The bulletin breaking down the numbers and featuring maps of the crime reported year-to-date can be found here.

“The police department has reached critical mass, and they cannot respond to all of the crime,” said Rafael Goyeneche, President of the MCC. “The police department, even with their diminished resources, are focusing their resources on the most serious felony offenders - violent felony offenders - but the criminal justice system isn’t doing its job in holding those people accountable.”

Goyeneche said offenders, once arrested, are often out on bond within days. The suspects also receive a reduced bond in many cases, he said.

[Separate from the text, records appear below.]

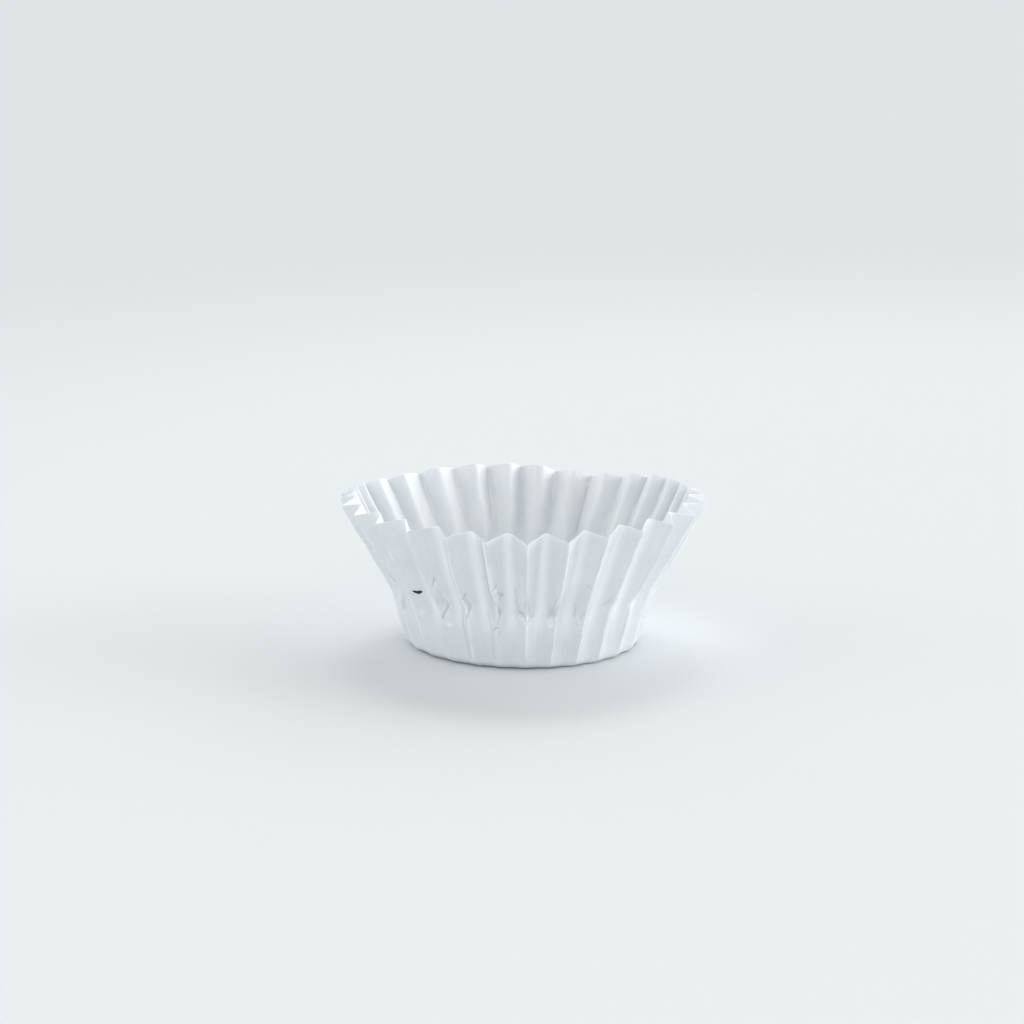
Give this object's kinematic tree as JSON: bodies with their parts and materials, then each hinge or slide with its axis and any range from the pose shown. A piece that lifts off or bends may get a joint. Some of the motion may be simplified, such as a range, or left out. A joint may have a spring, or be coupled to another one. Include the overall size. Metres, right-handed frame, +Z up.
{
  "type": "cupcake liner",
  "caption": "Pleated white paper cupcake liner: a round sheet pressed into a flat-bottomed, flared cup with a zigzag wall and rim.",
  "frame": {"origin": "centre of the flat base's underside, where the cup stands", "axes": "+Z up along the cup's axis to its open rim; -Y is the front, +X its right-hand side as seen from the front"},
  "size_m": [0.0804, 0.0844, 0.0334],
  "materials": {
    "paper": "smooth white baking paper with a satin sheen"
  },
  "bodies": {
    "root": {"liner": "paper"}
  },
  "joints": []
}
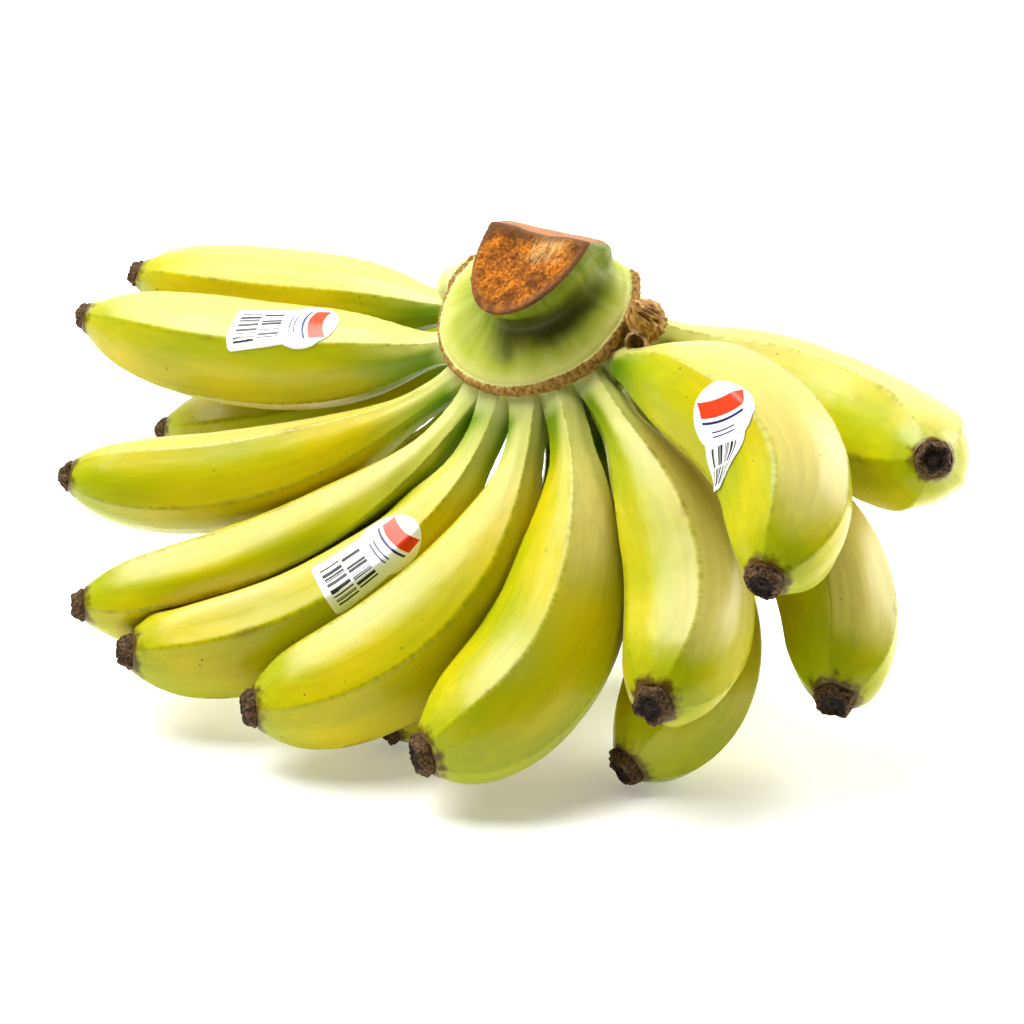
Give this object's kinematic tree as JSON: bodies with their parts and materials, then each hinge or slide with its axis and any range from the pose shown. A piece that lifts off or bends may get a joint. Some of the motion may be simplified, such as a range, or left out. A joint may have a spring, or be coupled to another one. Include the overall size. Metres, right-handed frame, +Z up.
{
  "type": "hand of baby bananas",
  "caption": "Whole hand of small dessert bananas joined at a cut crown, resting on its fingers, with dry flower ends, a bract scar and produce stickers.",
  "frame": {"origin": "on the surface that the hand stands on, under the middle of its outline", "axes": "+Z up out of the surface; X along the fan of fingers, its longest extent; -Y is the side that the fan faces"},
  "size_m": [0.2426, 0.209, 0.1304],
  "materials": {
    "peel": "satin waxy peel, yellow-green, dry brown flower ends",
    "crown": "satin green skin with fibrous rust-brown cut faces and a corky brown scar",
    "dried": "dry, papery and wrinkled",
    "label": "smooth coated paper"
  },
  "bodies": {
    "root": {"crown": "crown", "finger_upper_01": "peel", "finger_upper_02": "peel", "finger_upper_03": "peel", "finger_upper_04": "peel", "finger_upper_05": "peel", "finger_upper_06": "peel", "finger_upper_07": "peel", "finger_upper_08": "peel", "finger_upper_09": "peel", "finger_upper_10": "peel", "finger_lower_01": "peel", "finger_lower_02": "peel", "finger_lower_03": "peel", "finger_lower_04": "peel", "finger_lower_05": "peel", "finger_lower_06": "peel", "finger_lower_07": "peel", "dried_stump": "dried", "label_1": "label", "label_2": "label", "label_3": "label"}
  },
  "joints": []
}
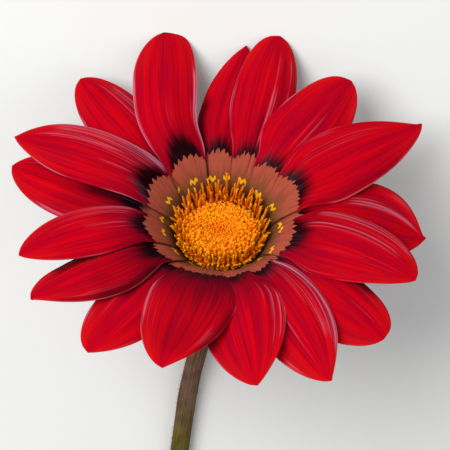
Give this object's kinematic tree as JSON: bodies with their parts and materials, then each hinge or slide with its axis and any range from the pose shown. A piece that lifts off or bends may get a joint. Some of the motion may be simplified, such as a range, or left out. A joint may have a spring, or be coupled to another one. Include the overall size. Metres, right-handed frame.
{
  "type": "gazania bloom with stem",
  "caption": "Picked gazania bloom with broad overlapping crimson petals, a terracotta-ringed cup, a golden disc and a leafless curved stem, lying on a surface.",
  "frame": {"origin": "centre of the object's footprint, on the surface that it lies on", "axes": "+Z up from the surface, +Y from the stem's cut end towards the bloom, +X to the right seen from above with +Y up"},
  "size_m": [0.0794, 0.1434, 0.0608],
  "materials": {
    "petal": "satin, crimson red with pale veins and a terracotta foot",
    "floret": "matte, golden orange",
    "bract": "satin, grey green",
    "stem": "matte, finely hairy, mauve brown to olive"
  },
  "bodies": {
    "root": {"ray_florets": "petal", "disc_florets": "floret", "involucre": "bract", "stem": "stem"}
  },
  "joints": []
}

Chief Ferguson went after the “revolving door” culture, saying NOPD can make arrests but without accountability, there’s no incentive not to do wrong.

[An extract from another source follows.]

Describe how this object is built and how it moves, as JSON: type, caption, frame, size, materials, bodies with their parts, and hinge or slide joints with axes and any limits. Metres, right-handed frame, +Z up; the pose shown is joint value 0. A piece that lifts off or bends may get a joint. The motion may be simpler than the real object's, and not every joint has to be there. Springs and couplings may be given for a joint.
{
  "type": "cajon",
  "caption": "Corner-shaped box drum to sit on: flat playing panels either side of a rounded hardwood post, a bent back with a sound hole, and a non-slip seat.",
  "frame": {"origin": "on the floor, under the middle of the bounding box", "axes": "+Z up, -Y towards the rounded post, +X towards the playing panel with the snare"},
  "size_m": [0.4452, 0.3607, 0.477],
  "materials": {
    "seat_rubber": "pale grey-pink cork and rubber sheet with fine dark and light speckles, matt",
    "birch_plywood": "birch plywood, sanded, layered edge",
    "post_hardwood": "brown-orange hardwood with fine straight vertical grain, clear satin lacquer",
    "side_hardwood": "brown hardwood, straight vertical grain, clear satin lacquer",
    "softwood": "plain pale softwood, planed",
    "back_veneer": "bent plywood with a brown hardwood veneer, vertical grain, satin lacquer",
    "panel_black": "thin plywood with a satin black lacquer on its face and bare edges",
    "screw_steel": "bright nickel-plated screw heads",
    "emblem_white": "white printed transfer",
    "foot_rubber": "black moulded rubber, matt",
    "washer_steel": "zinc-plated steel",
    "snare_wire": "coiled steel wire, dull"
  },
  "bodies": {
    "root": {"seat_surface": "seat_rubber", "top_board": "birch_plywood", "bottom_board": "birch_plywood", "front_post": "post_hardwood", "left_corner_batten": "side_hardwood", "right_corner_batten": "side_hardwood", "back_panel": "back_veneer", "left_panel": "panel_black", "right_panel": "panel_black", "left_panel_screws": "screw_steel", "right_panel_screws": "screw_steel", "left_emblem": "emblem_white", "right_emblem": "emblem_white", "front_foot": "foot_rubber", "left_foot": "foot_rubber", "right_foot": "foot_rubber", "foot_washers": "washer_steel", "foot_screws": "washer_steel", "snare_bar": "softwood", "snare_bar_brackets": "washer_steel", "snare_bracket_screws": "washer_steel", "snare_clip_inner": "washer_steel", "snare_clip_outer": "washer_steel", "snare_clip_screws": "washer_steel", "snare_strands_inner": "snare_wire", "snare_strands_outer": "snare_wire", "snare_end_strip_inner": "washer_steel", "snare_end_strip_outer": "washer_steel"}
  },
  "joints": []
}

“We can make all of the arrests we want. Until the back portion of this criminal justice system does its part in ensuring accountability and ensuring consequences to their actions, we’re gonna continue to spin our wheels,” he said. “It’s not just frustrating to the officers, it’s frustrating to the citizens of this city to see that we are arresting and re-arresting. However, this is what we’ve taken an oath to do and will continue to do just that.”

District Attorney Jason Williams’ office has stood by its record. In a statement provided to Fox 8, Williams touted his office’s rate of accepting and prosecuting individuals.

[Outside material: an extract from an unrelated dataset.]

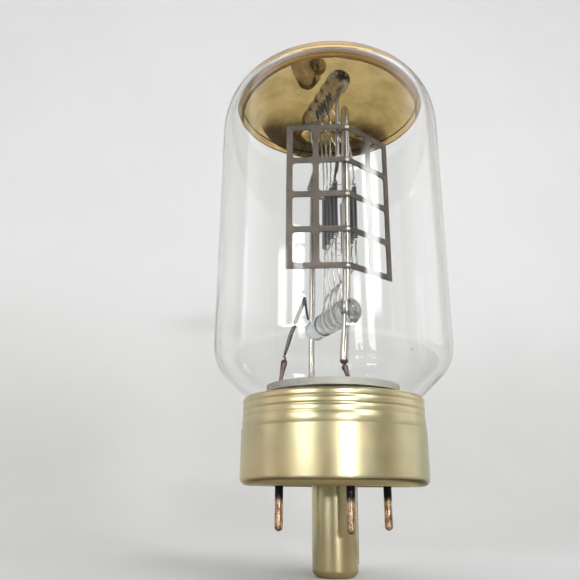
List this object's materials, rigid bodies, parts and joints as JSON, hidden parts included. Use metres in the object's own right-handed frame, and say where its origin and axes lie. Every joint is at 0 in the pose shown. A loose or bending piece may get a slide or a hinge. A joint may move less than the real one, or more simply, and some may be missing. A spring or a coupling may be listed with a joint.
{
  "type": "projection lamp",
  "caption": "Clear tubular projection lamp with a gold mirrored end, coiled filament and collector grid, on a keyed metal base with contact pins.",
  "frame": {"origin": "where the lamp's axis meets the seating face of the base, at the centre of the contact pin circle", "axes": "+Z along the lamp axis towards the mirrored end; +X and +Y each pass over a contact pin; the folded edge of the collector grid faces -Y"},
  "size_m": [0.0382, 0.038, 0.0854],
  "materials": {
    "clear_glass": "clear polished soda glass",
    "gold_mirror": "gold-toned evaporated mirror film",
    "stem_glass": "pressed glass, slightly cloudy",
    "heat_disc": "translucent white, unglazed",
    "base_metal": "satin anodised, pale champagne gold",
    "collar_metal": "bright anodised, pale champagne gold, rolled ridges",
    "cement": "matt basing cement",
    "phenolic": "brown moulded phenolic",
    "post_metal": "satin anodised, pale champagne gold",
    "pin_copper": "worn copper plate, blue-black near the base",
    "lead_copper": "dull copper-clad wire",
    "rod_metal": "drawn nickel-iron rod",
    "wire_metal": "drawn molybdenum wire",
    "dark_wire": "heat-darkened wire",
    "bridge_glass": "clear glass rod with fused wires",
    "hook_metal": "tungsten hook wire",
    "tungsten": "dark coiled tungsten wire",
    "grid_metal": "matt nickel sheet"
  },
  "bodies": {
    "root": {"glass_envelope": "clear_glass", "end_mirror": "gold_mirror", "button_stem": "stem_glass", "exhaust_tube": "stem_glass", "heat_disc": "heat_disc", "base_shell": "base_metal", "base_collar": "collar_metal", "basing_cement": "cement", "base_insulator": "phenolic", "guide_post": "post_metal", "contact_pin_front": "pin_copper", "contact_pin_right": "pin_copper", "contact_pin_back": "pin_copper", "contact_pin_left": "pin_copper", "lead_in_front": "lead_copper", "lead_in_back": "lead_copper", "lead_in_left": "lead_copper", "front_rod": "rod_metal", "back_rod": "rod_metal", "front_wire": "wire_metal", "back_wire": "wire_metal", "left_lead": "dark_wire", "left_wire": "dark_wire", "upper_bridge": "bridge_glass", "lower_bridge": "bridge_glass", "upper_hooks": "hook_metal", "lower_hooks": "hook_metal", "filament": "tungsten", "filament_ends": "tungsten", "back_spring": "wire_metal", "collector_grid": "grid_metal"}
  },
  "joints": []
}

“In the last 9 months, the DA’s Office has accepted and is prosecuting 95% of murder cases; 100% of manslaughter cases; 77% of robbery cases; and 70% of car theft cases,” Williams said. “On the other hand, FBI data on NOPD’s performance on actually solving violent crime paint a very different picture than the Chief’s rhetoric blaming of everyone else in the criminal legal system. In 2020, the NOPD only solved 30% of murders; 35% of robberies; and only 8% of car thefts.”

Goyeneche said the issue stems from things like bond reductions and the lack of opposition to those reductions, the lowering of charges, and prosecutorial discretion when it comes to things like the state’s habitual offender’s statute. When enforced, the law allows prosecutors to seek tougher punishments for repeat offenders.

On top of the problem of repeat criminals on the streets, Goyeneche said, NOPD officers are underpaid.

READ MORE 7 drivers carjacked at gunpoint in 14 hours across New Orleans

“We need to pump up recruitment, we need to slow down attrition. The way you do that is raises factored in over a four to five-year period of time,” he said.

Meanwhile, leaders of city council talked on Monday of the need for all aspects of the city’s criminal justice system to be “collaborative.”

Oliver Thomas, chair of council’s Criminal Justice Committee, suggested possible solutions, including inter-agency agreements with levee and harbor police, and the Orleans Parish Sheriff’s Office being more involved in low-level felony arrests.

“Let me be the low man on the totem pole if the chief can be successful. Let me be the low politician on the totem pole if our kids can be safe. Let me never be elected to anything again if we can have a safe, wholesome community,” Thomas said. “If you can’t be safe, you can’t be anything. And this isn’t time for feelings to be hurt, for political one upsmanship, for folks to worry about what they gone be next. It’s time to make sure our babies can live.”

In his statement, Williams faults NOPD’s record of evidence collection, saying his office can’t get a conviction of a suspect “without an arrest and good evidence.”

Williams’ statement, in full, reads:

“In the last 9 months, the DA’s Office has accepted and is prosecuting 95% of murder cases; 100% of manslaughter cases; 77% of robbery cases; and 70% of car theft cases.

On the other hand, FBI data on NOPD’s performance on actually solving violent crime paint a very different picture than the Chief’s rhetoric blaming of everyone else in the criminal legal system. In 2020, the NOPD only solved 30% of murders; 35% of robberies; and only 8% of car thefts.

The truth is the DA’s Office is laser focused on increasing safety and prosecuting violent crime. No matter how many times the Police Chief attempts to point the finger at anyone else, the data doesn’t support his rhetoric.

People are rightly frustrated that too many of their cases are not being solved with strong evidence that will allow for violent offenders to be taken off the street by a jury or a judge. You can’t convict someone without an arrest and good evidence.

We don’t need finger pointing, the people want and need us to work together and provide leadership that will make their families safer.

The DA’s office is steadfastly committed to prosecuting all violent crimes in the city of New Orleans as well as working collaboratively with all city leaders to pursue new and necessary strategies to combat the clear and present danger of this current crime surge.”